A. The banking space seems to be divided into two clear segments – the retail lending dominant segment and the basic industry lenders. Barring a few banks which have majority of exposure to retail lending the other part of banking sector in India is still reeling under lot of stress from non-performing loans. With RBI pushing these banks to clean up their balance sheets by March’17 the recently released financial results tell a grim story. In the long run, the clean up of bank balance sheets is going to be a major positive for the banking sector and the economy, however for the next few quarters it would remain a source of stress for markets. Currently we are advising clients to wait for further clarity on the incremental stress on balance sheets of banks, especially the large PSU banks.
Q) For which sectors this budget could be a game change?
A. I believe, the Union Budget 2016-17 could positively impact low cost housing, bank – announcement of banking recapitalisation, startup companies – clarity on incentives to startups and Manufacturing sector on incentives and ease of doing business under ‘Make in India’.
Q. What advice do you want to give to investors in the present market conditions?

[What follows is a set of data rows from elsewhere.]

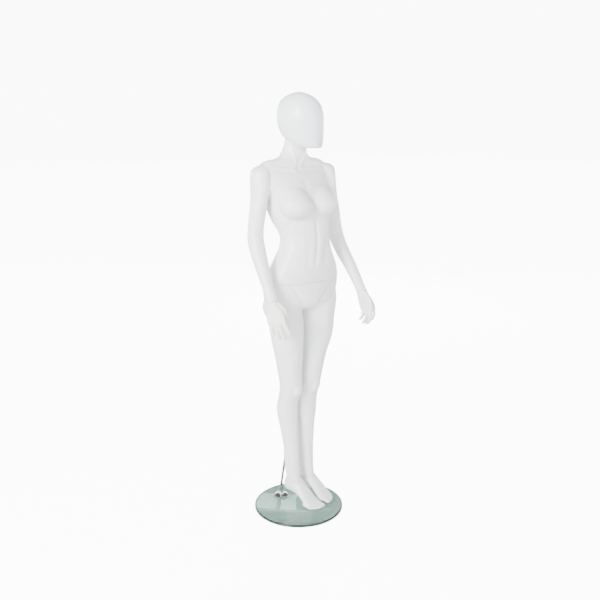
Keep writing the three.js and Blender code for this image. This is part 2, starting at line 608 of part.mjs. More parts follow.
const PAD_CIRCLE = 150;
for (let i = 0; i < 4; i += 1) {
  const angle = turn(45 + 90 * i);
  const place = new THREE.Matrix4().makeTranslation(PAD_CIRCLE * Math.cos(angle), PAD_CIRCLE * Math.sin(angle), 0);
  const pad = turned([[0, 0], [8, 0], [9, 1], [9, PAD_HEIGHT - 0.3], [0, PAD_HEIGHT - 0.3]], place, 16);
  piece(`rubber_pad_${i + 1}`, pad, RUBBER);
}

export default mannequin;
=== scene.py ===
"""Full body mannequin: satin white polyethylene shells on a green-edged glass base with a calf rod."""

import json
import math

import bmesh
import bpy
import numpy as np
from mathutils import Matrix, Vector

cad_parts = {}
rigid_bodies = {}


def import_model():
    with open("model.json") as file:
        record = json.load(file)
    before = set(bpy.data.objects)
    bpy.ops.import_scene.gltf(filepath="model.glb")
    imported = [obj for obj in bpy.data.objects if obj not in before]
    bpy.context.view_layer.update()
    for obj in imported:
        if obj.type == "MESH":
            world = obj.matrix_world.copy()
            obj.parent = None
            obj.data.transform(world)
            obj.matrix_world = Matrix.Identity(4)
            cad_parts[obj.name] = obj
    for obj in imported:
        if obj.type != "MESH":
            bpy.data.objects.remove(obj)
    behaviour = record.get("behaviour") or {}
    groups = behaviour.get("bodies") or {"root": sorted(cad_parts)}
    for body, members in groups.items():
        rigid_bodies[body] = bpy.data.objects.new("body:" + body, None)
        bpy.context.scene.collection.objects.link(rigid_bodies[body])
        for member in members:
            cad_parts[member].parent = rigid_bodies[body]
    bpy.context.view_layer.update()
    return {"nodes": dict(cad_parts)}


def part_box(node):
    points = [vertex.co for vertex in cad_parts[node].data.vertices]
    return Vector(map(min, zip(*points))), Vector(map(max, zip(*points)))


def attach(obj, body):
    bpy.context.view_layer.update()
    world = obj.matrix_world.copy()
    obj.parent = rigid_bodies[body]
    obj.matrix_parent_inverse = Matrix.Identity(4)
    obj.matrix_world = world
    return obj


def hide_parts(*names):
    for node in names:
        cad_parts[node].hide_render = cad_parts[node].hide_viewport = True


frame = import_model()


# ---- glass base
# A 10 mm disc of clear float glass with a green body tint and a ground, rounded rim that looks almost
# black from the side. It stands on four soft pads, and the bolt of the rod flange comes up through it; this
# disc is made without its bolt hole.
def nodes_of(name):
    """A new material with its shader node, its node list and its links."""
    finish = bpy.data.materials.new(name)
    finish.use_nodes = True
    tree = finish.node_tree
    return finish, tree.nodes["Principled BSDF"], tree.nodes, tree.links


def add_node(nodes, kind, **values):
    """A node of that kind with its settings and input values."""
    node = nodes.new(kind)
    for key, value in values.items():
        if hasattr(node, key):
            setattr(node, key, value)
        else:
            node.inputs[key.replace("_", " ")].default_value = value
    return node


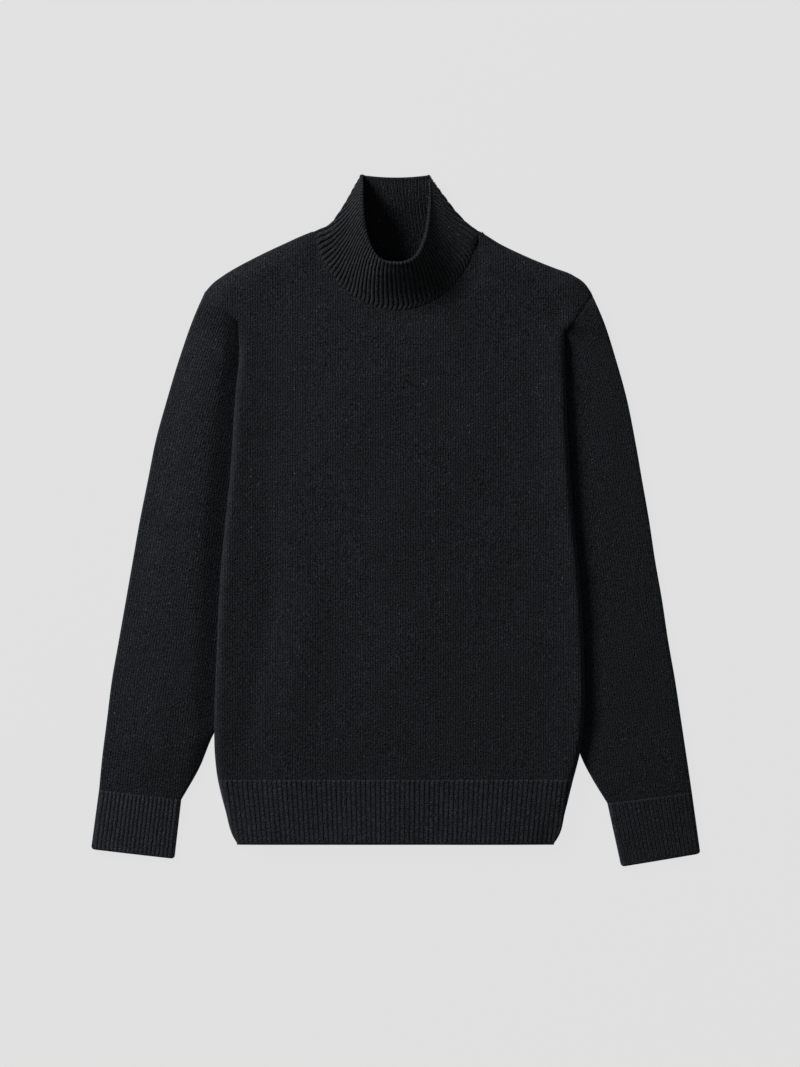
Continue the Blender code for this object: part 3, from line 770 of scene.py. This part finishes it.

A. Stock markets have seen a large correction ahead of the budget and expectations are quite subdued. In this scenario the budget may have an advantage in signaling that the government remains even more committed to the reforms process. Surprises on increasing tax deduction limits on housing loans, relief for individual tax payers especially after implementation of the seventh pay commission and clarity on GST roadmap will be positive. Global headwinds are dominating the trend in stock markets currently and we are advising investors to wait for clarity from budget to scout for specific investment opportunities.